Intimidation works. In fact, it works quite well, and it appears not to matter whether the intended target is a nation, a kid in the schoolyard or a media outlet.
Witness Iran and the case of Washington Post Tehran correspondent Jason Rezaian, recently freed after being held by the Iranian government for 18 months.
Martin Baron, the Post editor, says the newspaper will not station another reporter in Iran until the Islamic republic assures the newspaper that any reporter it sends to Tehran will be allowed to function free of government intimidation.
A cautionary word of advice to Marty: Don't hold your breathe.
So not only did Iran get to hold Rezaian as a bargaining chip during the recent nuclear sanctions negotiations, it also rid itself of one more Western journalistic thorn in its side, that being the Post.

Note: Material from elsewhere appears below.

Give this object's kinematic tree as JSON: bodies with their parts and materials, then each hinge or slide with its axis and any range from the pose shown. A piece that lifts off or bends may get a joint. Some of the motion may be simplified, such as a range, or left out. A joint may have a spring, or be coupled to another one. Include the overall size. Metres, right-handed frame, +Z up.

As I said, intimidation works quite well. Journalists working in Russia, Mexico, China, Turkey, Egypt, Cuba, Ethiopia, Burundi and a host of other nations know this all too well. It doesn't matter whether the intimidators are government officials or narco criminals.
But here's a question. Is there a moral conflict of interest issue when the business side of a news outlet chooses to cooperate for financial gain with a government that intimidates journalists, both its own citizens and foreign correspondents?
Specifically, I'm referring to those New York Times operated tours to Iran.